People might have been travelling nearby because of a pilgrimage that goes by the lake. According to studies, the earliest reliable tales of pilgrimage in the region originate from the late 19th century. Although inscriptions found in nearby temples from the 8th to the 10th centuries, “indicate possibly earlier beginnings.” Numerous leather slippers, fragments of parasols made of bamboo and birch bark, and bangles made of seashells and glass were among the artefacts found. On their pilgrimage, Nanda Devi devotees wear bangles and carry parasols. According to scientists, a “mass death during a pilgrimage event” may be the reason for some of the remains discovered at the site.

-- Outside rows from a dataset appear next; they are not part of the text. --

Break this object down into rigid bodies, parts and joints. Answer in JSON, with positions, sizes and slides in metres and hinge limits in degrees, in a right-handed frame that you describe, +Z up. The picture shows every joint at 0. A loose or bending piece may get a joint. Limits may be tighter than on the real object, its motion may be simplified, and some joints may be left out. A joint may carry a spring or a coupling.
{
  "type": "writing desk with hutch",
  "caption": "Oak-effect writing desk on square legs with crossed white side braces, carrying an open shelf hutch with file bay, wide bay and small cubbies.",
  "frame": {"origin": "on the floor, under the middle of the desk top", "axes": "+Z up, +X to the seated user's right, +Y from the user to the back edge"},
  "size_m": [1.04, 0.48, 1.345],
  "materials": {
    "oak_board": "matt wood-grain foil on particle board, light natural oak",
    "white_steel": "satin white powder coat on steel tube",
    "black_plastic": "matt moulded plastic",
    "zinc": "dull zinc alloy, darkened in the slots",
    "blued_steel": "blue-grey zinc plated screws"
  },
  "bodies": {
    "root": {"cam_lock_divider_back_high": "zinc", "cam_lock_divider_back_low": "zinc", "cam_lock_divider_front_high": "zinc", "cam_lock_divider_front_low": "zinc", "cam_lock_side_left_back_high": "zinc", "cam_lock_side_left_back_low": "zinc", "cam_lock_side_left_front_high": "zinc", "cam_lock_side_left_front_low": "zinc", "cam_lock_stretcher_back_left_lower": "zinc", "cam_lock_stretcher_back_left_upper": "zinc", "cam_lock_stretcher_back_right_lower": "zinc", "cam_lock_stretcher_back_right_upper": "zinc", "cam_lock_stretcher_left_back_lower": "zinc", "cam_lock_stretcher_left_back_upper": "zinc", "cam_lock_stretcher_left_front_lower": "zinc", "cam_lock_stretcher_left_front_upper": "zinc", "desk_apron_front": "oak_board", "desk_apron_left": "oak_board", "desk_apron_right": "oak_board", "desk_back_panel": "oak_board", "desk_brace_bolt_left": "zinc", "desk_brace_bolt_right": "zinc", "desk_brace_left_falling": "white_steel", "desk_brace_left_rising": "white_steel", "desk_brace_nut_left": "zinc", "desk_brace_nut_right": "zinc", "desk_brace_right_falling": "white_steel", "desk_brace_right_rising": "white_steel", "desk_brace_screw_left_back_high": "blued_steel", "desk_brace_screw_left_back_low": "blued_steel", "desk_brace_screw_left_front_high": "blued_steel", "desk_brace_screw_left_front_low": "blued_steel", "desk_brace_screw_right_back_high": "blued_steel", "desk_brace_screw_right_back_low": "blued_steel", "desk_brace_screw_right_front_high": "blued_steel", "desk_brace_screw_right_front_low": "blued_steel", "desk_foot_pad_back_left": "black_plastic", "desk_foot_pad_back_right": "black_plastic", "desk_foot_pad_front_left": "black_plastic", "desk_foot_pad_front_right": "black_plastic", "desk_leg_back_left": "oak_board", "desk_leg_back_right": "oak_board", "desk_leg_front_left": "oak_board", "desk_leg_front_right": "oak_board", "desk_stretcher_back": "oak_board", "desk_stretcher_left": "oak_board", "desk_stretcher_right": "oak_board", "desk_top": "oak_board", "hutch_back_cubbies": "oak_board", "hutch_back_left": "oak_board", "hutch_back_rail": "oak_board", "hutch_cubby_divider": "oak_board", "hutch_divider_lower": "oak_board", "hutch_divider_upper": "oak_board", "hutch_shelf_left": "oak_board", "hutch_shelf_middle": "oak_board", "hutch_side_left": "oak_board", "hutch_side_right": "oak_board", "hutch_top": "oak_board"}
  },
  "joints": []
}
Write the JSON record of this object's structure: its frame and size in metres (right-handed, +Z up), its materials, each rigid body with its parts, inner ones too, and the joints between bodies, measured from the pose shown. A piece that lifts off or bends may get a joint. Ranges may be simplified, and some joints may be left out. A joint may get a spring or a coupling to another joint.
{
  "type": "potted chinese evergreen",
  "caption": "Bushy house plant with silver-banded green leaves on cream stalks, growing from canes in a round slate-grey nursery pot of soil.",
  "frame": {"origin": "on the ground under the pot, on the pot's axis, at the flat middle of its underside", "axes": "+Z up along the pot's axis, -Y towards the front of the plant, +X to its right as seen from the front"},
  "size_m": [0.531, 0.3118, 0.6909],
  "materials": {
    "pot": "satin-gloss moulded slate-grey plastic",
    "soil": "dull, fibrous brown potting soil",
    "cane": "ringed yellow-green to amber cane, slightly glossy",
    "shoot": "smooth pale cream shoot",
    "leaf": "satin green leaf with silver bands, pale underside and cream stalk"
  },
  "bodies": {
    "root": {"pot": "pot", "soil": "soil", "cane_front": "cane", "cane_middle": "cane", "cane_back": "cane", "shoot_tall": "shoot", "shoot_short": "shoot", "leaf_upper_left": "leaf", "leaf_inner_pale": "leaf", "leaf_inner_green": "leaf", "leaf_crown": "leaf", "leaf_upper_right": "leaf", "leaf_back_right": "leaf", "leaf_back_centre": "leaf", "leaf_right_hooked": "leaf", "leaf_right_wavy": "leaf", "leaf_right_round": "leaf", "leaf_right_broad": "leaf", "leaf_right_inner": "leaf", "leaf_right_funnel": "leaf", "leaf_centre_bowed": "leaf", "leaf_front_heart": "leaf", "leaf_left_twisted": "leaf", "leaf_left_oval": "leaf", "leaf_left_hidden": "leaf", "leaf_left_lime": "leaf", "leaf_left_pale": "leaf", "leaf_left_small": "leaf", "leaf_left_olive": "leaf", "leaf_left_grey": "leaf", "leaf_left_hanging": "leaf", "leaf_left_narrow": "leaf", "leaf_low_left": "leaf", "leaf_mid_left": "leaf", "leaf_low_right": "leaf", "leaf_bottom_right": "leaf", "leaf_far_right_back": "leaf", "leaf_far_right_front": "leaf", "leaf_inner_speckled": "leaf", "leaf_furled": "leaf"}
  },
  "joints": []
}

There was a local myth before the remains were found. This suggested that during a severe hailstorm in the 9th century, a group of pilgrims were killed at the lake. The skeletons’ 800 AD age may give the once-mythic tale some validity.

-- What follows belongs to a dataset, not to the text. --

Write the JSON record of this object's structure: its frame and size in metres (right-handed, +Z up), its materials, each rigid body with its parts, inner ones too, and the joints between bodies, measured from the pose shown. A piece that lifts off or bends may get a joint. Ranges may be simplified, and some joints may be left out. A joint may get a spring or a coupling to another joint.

Research and findings about skeleton lake
“It is still not clear what happened at skeleton Lake. But we can now be certain that the deaths of these individuals cannot be explained by a single event.” Eadaoin Harney said.
The most likely scenario involves people who lived sometime in the 1800s. The bones are thought to belong to people who lived between 1600 and 1900 AD. The second set of bones is older and dates all the way back to the year 800 AD. They were discovered in the same location. They share DNA with modern Indians and Pakistanis, as well as other people from South Asia.
The Greek Connection
Interestingly, the genetic study revealed that the deceased were different people: one group shared genetic characteristics with today’s South Asians, while the other group was “closely” related to today’s Europeans, especially those who lived on the Greek island of Crete.
Scientists can’t explain why a group of individuals travelled from modern Greece to a region situated at such a high altitude. There is no local legend about a group of Greeks visiting the region in the 19th century that may provide clarity on the mystery. They published their unusual discoveries in the journal Nature. It is believed that thirteen of the fourteen skeletons in the first group belonged to Greeks who lived around the same time. The scientists were unable to formulate a theory to explain why they all died so quickly one after the other or why they buried their remains so close together. The research also uncovered that the Greeks enjoyed good health before their mysterious deaths, which may never find a solution.
After all of the research and study, a few answers have begun to emerge, but much remains unknown.